PATTERN Cited by 2 sources

Destructive operation confirmation as agent guardrail¶

A CLI tags destructive commands in its machine-readable catalog and fails any invocation of a destructive command that doesn't carry an explicit confirmation flag. The agent can't accidentally run a destructive command — it has to emit the confirmation flag, which is a plan-time choice it has to actively make (and a human reviewer can see in the agent's trace).

When to use this pattern¶

A CLI exposes commands whose effects are hard to reverse (delete, drop, force-push, reset, destroy, silence-alert, delete-slo, drop-synthetic-check).
Agents drive the CLI.
The cost of an accidental destructive action is high enough that a zero-cost tripwire is worth the minor friction.

The verbatim canonical statement¶

From the gcx launch post:

"It will find commands that result in destructive operations, which require explicit confirmation to reduce agent mistakes."

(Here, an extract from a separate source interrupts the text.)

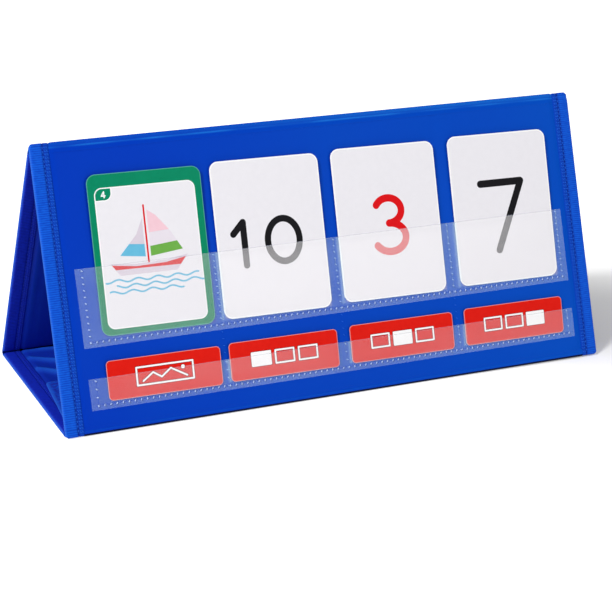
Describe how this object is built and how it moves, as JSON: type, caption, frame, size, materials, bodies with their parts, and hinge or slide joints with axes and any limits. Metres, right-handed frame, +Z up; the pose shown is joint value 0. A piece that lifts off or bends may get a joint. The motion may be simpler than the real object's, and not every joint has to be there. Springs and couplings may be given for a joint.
{
  "type": "tabletop pocket chart",
  "caption": "Fabric tent that stands on a table and shows cards in two rows of clear pockets on its front, folding open at the ridge and the rear edge.",
  "frame": {"origin": "middle of the base, on the surface that the chart stands on", "axes": "+X along the width, -Y is the side with the pockets, +Z up"},
  "size_m": [0.3882, 0.1528, 0.1747],
  "materials": {
    "shell_nylon": "satin coated nylon",
    "lining_nylon": "coated nylon, slightly glossy",
    "grosgrain_tape": "ribbed matt",
    "flap_fabric": "brushed",
    "hook_and_loop": "matt pile",
    "stiffener": "matt",
    "clear_film": "clear, faintly hazy",
    "green_card": "satin print",
    "white_card": "satin print",
    "red_card": "satin print"
  },
  "bodies": {
    "base": {"base_shell_fabric": "shell_nylon", "base_board": "stiffener", "base_lining": "lining_nylon", "base_binding_left": "grosgrain_tape", "base_binding_right": "grosgrain_tape", "base_front_binding": "grosgrain_tape", "rear_fold_fabric": "shell_nylon", "loop_strip_left": "hook_and_loop", "loop_strip_right": "hook_and_loop"},
    "back": {"back_shell_fabric": "shell_nylon", "back_board": "stiffener", "back_lining": "lining_nylon", "back_binding_left": "grosgrain_tape", "back_binding_right": "grosgrain_tape", "ridge_fold_fabric": "shell_nylon"},
    "front": {"front_shell_fabric": "shell_nylon", "front_board": "stiffener", "front_lining": "lining_nylon", "front_binding_left": "grosgrain_tape", "front_binding_right": "grosgrain_tape", "front_hem_fold": "shell_nylon", "card_pocket_film": "clear_film", "label_pocket_film": "clear_film"},
    "flap": {"closure_flap": "flap_fabric", "hook_strip_left": "hook_and_loop", "hook_strip_right": "hook_and_loop"},
    "picture_card": {"picture_card": "green_card"},
    "character_card_1": {"character_card_1": "white_card"},
    "character_card_2": {"character_card_2": "white_card"},
    "character_card_3": {"character_card_3": "white_card"},
    "label_card_1": {"label_card_1": "red_card"},
    "label_card_2": {"label_card_2": "red_card"},
    "label_card_3": {"label_card_3": "red_card"},
    "label_card_4": {"label_card_4": "red_card"}
  },
  "joints": [
    {"name": "base_fold", "type": "hinge", "parent": "base", "child": "back", "pos_m": [0, 0.07459, 0.0018], "axis": [-1, 0, 0], "range_deg": [0, 117]},
    {"name": "ridge_fold", "type": "hinge", "parent": "back", "child": "front", "pos_m": [0, -0.01298, 0.1729], "axis": [-1, 0, 0], "range_deg": [0, 133]},
    {"name": "flap_fold", "type": "hinge", "parent": "front", "child": "flap", "pos_m": [0, -0.06971, 0.0071], "axis": [1, 0, 0], "range_deg": [0, 62]},
    {"name": "picture_card_slide", "type": "slide", "parent": "front", "child": "picture_card", "axis": [0, 0.3261, 0.9453], "range_m": [0, 0.05]},
    {"name": "character_card_1_slide", "type": "slide", "parent": "front", "child": "character_card_1", "axis": [0, 0.3261, 0.9453], "range_m": [0, 0.05]},
    {"name": "character_card_2_slide", "type": "slide", "parent": "front", "child": "character_card_2", "axis": [0, 0.3261, 0.9453], "range_m": [0, 0.05]},
    {"name": "character_card_3_slide", "type": "slide", "parent": "front", "child": "character_card_3", "axis": [0, 0.3261, 0.9453], "range_m": [0, 0.05]},
    {"name": "label_card_1_slide", "type": "slide", "parent": "front", "child": "label_card_1", "axis": [0, 0.2996, 0.9541], "range_m": [0, 0.02]},
    {"name": "label_card_2_slide", "type": "slide", "parent": "front", "child": "label_card_2", "axis": [0, 0.2996, 0.9541], "range_m": [0, 0.02]},
    {"name": "label_card_3_slide", "type": "slide", "parent": "front", "child": "label_card_3", "axis": [0, 0.2996, 0.9541], "range_m": [0, 0.02]},
    {"name": "label_card_4_slide", "type": "slide", "parent": "front", "child": "label_card_4", "axis": [0, 0.2996, 0.9541], "range_m": [0, 0.02]}
  ]
}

Paired with the machine-readable catalog: the CLI knows which commands are destructive; the agent has to know that knowledge and act accordingly.

Mechanism¶

Catalog-time tagging. Every command in the machine-readable catalog carries a destructive: true (or equivalent) flag for mutating commands whose effects can't be trivially undone.
Run-time gate. On invocation, if the command is tagged destructive and the confirmation flag is absent, the CLI exits non-zero with a documented error shape (concepts/exit-code-semantics) indicating confirmation-required.
Plan-level agent response. The agent, informed by the catalog's destructive: true, emits the confirmation flag up-front — the destructive action becomes a plan time choice, not a silent runtime consequence.
Human-visible trace. Because the confirmation flag is on the command-line, the agent's transcript shows it — reviewers can audit destructive actions taken.

Why it's zero-cost¶

The guardrail is purely catalog + flag:

No runtime permission model.
No per-command custom logic.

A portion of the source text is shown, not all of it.